Take the Houston goal-line stand, which preceded another sack of Watson at the 1-yard line entering halftime in October 2018. Instead, in a span of 19 days recently, the Cowboys were outjuked for rushing touchdowns by Lions quarterback Jeff Driskel, Bills quarterback Josh Allen and Bears quarterback Mitchell Trubisky. Missed tackles abounded. The Houston crispness was long gone.
“When we played Houston last year, we was running to the ball like our life depended on it,” cornerback Jourdan Lewis told USA TODAY Sports. “That’s the basis of our defense [so we have to] play with the energy we haven’t played with for a while.”
So, too, with Prescott’s rushing scores, which have been a key component of Dallas’ red-zone success the last four years. In 2019, the Cowboys lead the league in offense (430.8 yards per game), passing yards (306.8) and third-down conversion rate (48.2%). But in the red zone, they have fallen to 17th place, converting on just 56.5% of attempts, including just 48.6% of their tries after a 3-0 season start.
Prescott hasn’t rushed for a touchdown—or more than 30 yards in a game—the last six games. He leads the league in passing, and has improved in several areas. But against Chicago last week, three run attempts produced a combined 1 yard.

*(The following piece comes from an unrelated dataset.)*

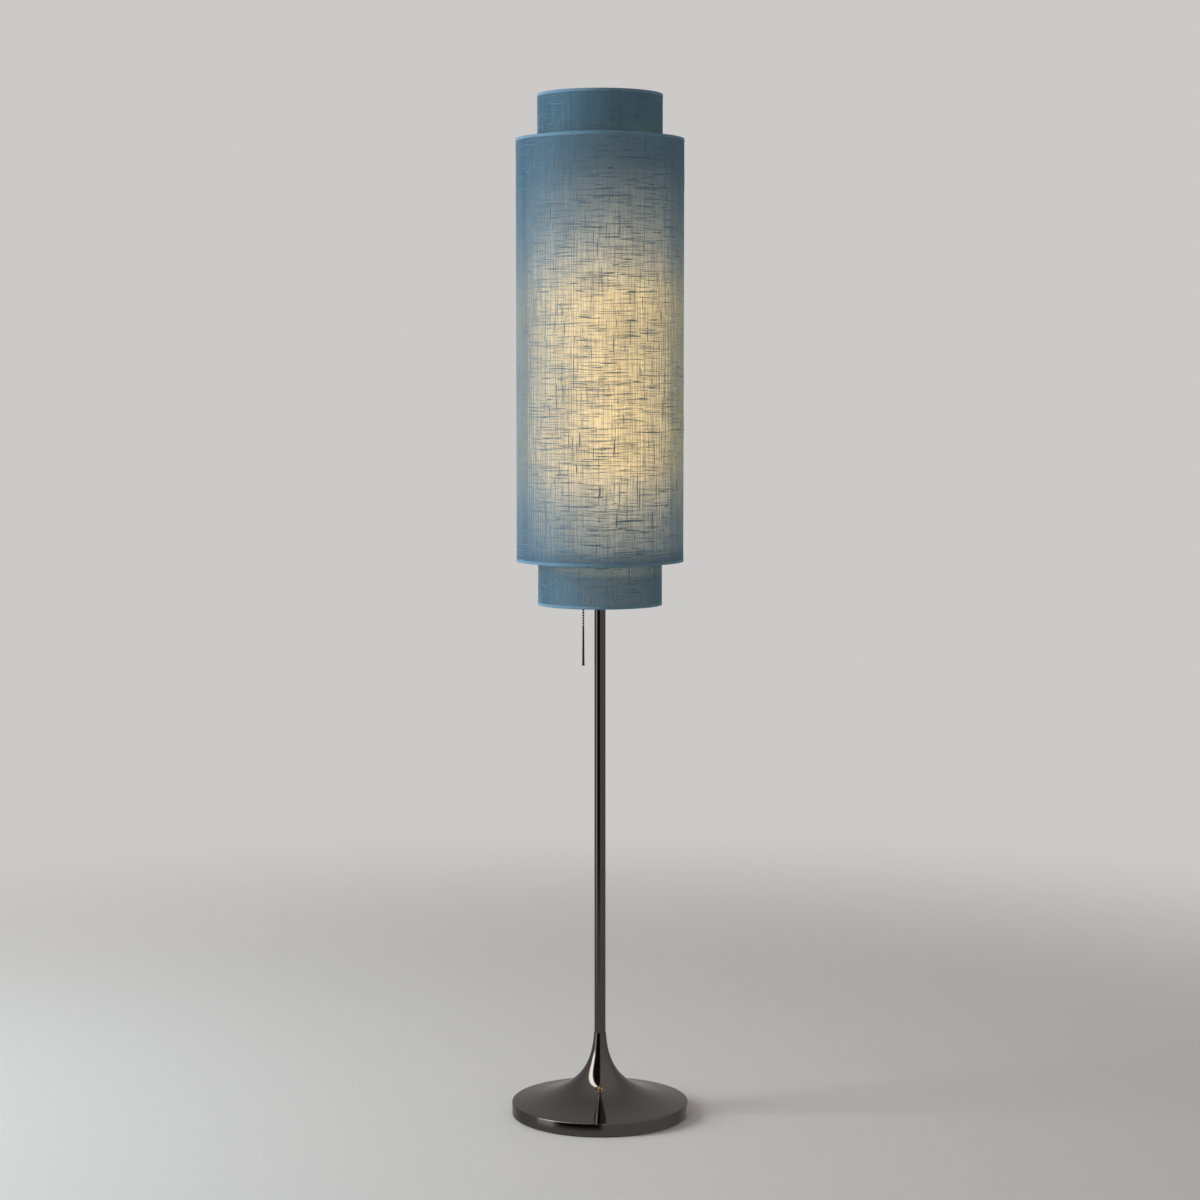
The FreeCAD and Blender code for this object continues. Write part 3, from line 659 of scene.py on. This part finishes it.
def weave_drum(linen, drum, glow, place):
    """One drum: its ground, the threads and slubs on it, two hems and the seam. The
    ground lets most light through, and the hems and the seam none."""
    ground = linen_material(drum + "_ground", linen, 1.13, glow, 0.82)
    yarn = linen_material(drum + "_yarn", linen, 0.16, glow, 0.2)
    slub_yarn = linen_material(drum + "_slub_yarn", linen, 0.05, glow, 0.2, 0.66)
    hem_cloth = linen_material(drum + "_hem_cloth", linen, 0.0, None, 0.0)
    low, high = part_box(drum + "_linen")
    base = high.x - linen.relief
    points, quads, uv = sleeve(high.x - CLOTH_WALL, base, low.z, high.z, DRUM_SEGMENTS)
    cloth = make_piece(drum + "_cloth", points, quads, "shade", ground,
                       [drum + "_linen"], uv)

    def lay(word, points, quads, material):
        """A piece that lies on the cloth and goes with it."""
        make_piece(drum + word, points, quads, "shade", material,
                                     uv=cloth_map(points, quads, base))

    lay("_threads", *upright_threads(linen, base, low.z + THREAD_INSET,
                                     high.z - THREAD_INSET, THREAD_SEED + place), yarn)
    lay("_lying_slubs", *slubs(linen, base, low.z, high.z, LYING_SEED + place, False,
                               linen.slub_density), slub_yarn)
    lay("_upright_slubs", *slubs(linen, base, low.z, high.z, UPRIGHT_SEED + place, True,
                                 linen.slub_density * UPRIGHT_SHARE), slub_yarn)
    for word, start in (("_lower_hem", low.z), ("_upper_hem", high.z - linen.hem)):
        points, quads, _ = rolled_edge(high.x - HEM_INSET, start, start + linen.hem,
                                       DRUM_SEGMENTS, HEM_BULGE)
        lay(word, points, quads, hem_cloth)
    lay("_seam", *lap_seam(base, low.z + linen.hem, high.z - linen.hem, SEAM_WIDTH,
                           linen.relief + SEAM_RISE), hem_cloth)


class LAMP_OT_linen(bpy.types.Operator):
    """Make the woven linen of the three drums"""

    bl_idname = "lamp.linen"
    bl_label = "Linen drums"

    def execute(self, context):
        linen = settings(context, "lamp_linen")
        for place, (drum, glow) in enumerate(GLOWS.items()):
            weave_drum(linen, drum, glow, place)
        return {"FINISHED"}


# ------------------------------------------------------------------- the metal


# Outline of the flared cover, as shares of its own width and height.
FLARE = [(0.0, 1.0), (0.0095, 0.882), (0.0324, 0.734), (0.0745, 0.586),
         (0.1464, 0.4375), (0.279, 0.283), (0.532, 0.125), (1.0, 0.0)]


def smooth_through(points, count):
    """A curve through the points: a natural cubic spline of each coordinate against
    the distance along the chords, solved as one linear system."""
    points = np.asarray(points, float)
    chord = np.concatenate([[0], np.cumsum(np.hypot(*np.diff(points, axis=0).T))])
    gap = np.diff(chord)
    size = len(points)
    system = np.eye(size)
    right = np.zeros((size, 2))
    slope = np.diff(points, axis=0) / gap[:, None]
    for k in range(1, size - 1):
        system[k, k - 1:k + 2] = gap[k - 1], 2 * (gap[k - 1] + gap[k]), gap[k]
        right[k] = 6 * (slope[k] - slope[k - 1])
    bend = np.linalg.solve(system, right)
    where = np.linspace(0, chord[-1], count)
    k = np.clip(np.searchsorted(chord, where, side="right") - 1, 0, size - 2)
    before = (where - chord[k])[:, None]
    after = (chord[k + 1] - where)[:, None]
    width = gap[k][:, None]
    return (bend[k] * after**3 + bend[k + 1] * before**3) / (6 * width) + (
        points[k] / width - bend[k] * width / 6) * after + (
        points[k + 1] / width - bend[k + 1] * width / 6) * before


def base_profile():
    """The cover's closed outline: flare, rounded crease, upright rim, and the same
    back inside it."""
    low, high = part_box("base_cover")
    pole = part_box("pole_tube")[1].x
    wall, edge, crease = 1.4 * MM, 1.6 * MM, 20.0 * MM
    neck_gap, least_gap, bevel = 0.65 * MM, 0.03 * MM, 0.4 * MM
    rim = high.y
    neck = pole + neck_gap
    width = rim - edge - neck
    spots = [(neck + f * width, crease + g * (high.z - crease)) for f, g in FLARE]
    outer = smooth_through(spots, 72)
    t = np.linspace(0, math.pi / 2, 7)[1:]
    corner = np.stack([rim - edge + edge * np.sin(t), crease - edge + edge * np.cos(t)], axis=-1)
    side = np.array([(rim, low.z + bevel), (rim - bevel, low.z)])
    inner = outer[::-1] - wall
    inner[:, 0] = np.maximum(inner[:, 0], pole + least_gap)
    inner[-1, 1] = high.z
    foot = np.array([(rim - wall, low.z), (rim - wall, crease - edge - wall)])
    return np.concatenate([outer, corner, side, foot, inner])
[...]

So reminders like the Seattle play, featuring both solid run blocks and quick decision-making by Prescott, are a welcome boost.
“Just showing us what it looks like when we’re all in the same page,” right tackle La’el Collins said. “They was like a highlight reel. They all was like fantastic plays, everything went well on them, offense and defense. It just shows you the type of team we have.
“I think it’s good to see yourself doing it the right way. I definitely don’t think it hurts.”
The Cowboys aren’t praising their strengths to the exclusion of shoring up weaknesses. Garrett is actually “pretty honest with us,” Witten said, and “when it’s bad, he’s very honest with you and tells you it’s not very good.” The Cowboys are still studying the footage from their recent losses—missed tackles, drops in the passing game and all. They’re studying film from their 30-22 January playoff loss to the Rams, reminding themselves how Wade Phillips’ defensive scheme bested them. They know they’re frustrated, and Prescott is glad his teammates are expressing that sentiment.
But as pressure heats up both for a playoff run and Garrett’s job security, a dose of good plays was refreshing.
“It’s good for everybody to see that,” receiver Michael Gallup said, “and make sure we know we can come out here and ball, any time any game.”
Next: The offense and defense need to jell at the same time and overcome the lengthy periods without scoring (51 minutes vs. Buffalo, 36 vs. Chicago) that have left Dallas playing from behind, and scrapping much of its game plan. The Cowboys need to “be a little more urgent in our fight,” Prescott said. “For sure, 100%, we can get better. We can fight harder.”
Then, perhaps, the Cowboys can return to the tenets that enabled a mostly intact roster to win seven of its last eight in 2018 and a playoff contest. They can return to the tendencies that enabled Prescott to engineer 14 game-winning drives in his first three seasons, most by any quarterback in NFL history.
He nodded when reminded Thursday of that record.
“Want to get back to that,” Prescott said. “Feel like obviously I’m better in every aspect of the game and the position right now than I’ve ever been. It’s frustrating to get in those positions, have the ball in your hand and not get it done.
“Keep beating the drum. It’s going to happen. It’s going to break. And when it does, it’s going to be when it matters the most.”
And maybe it will even make Garrett’s next highlight reel.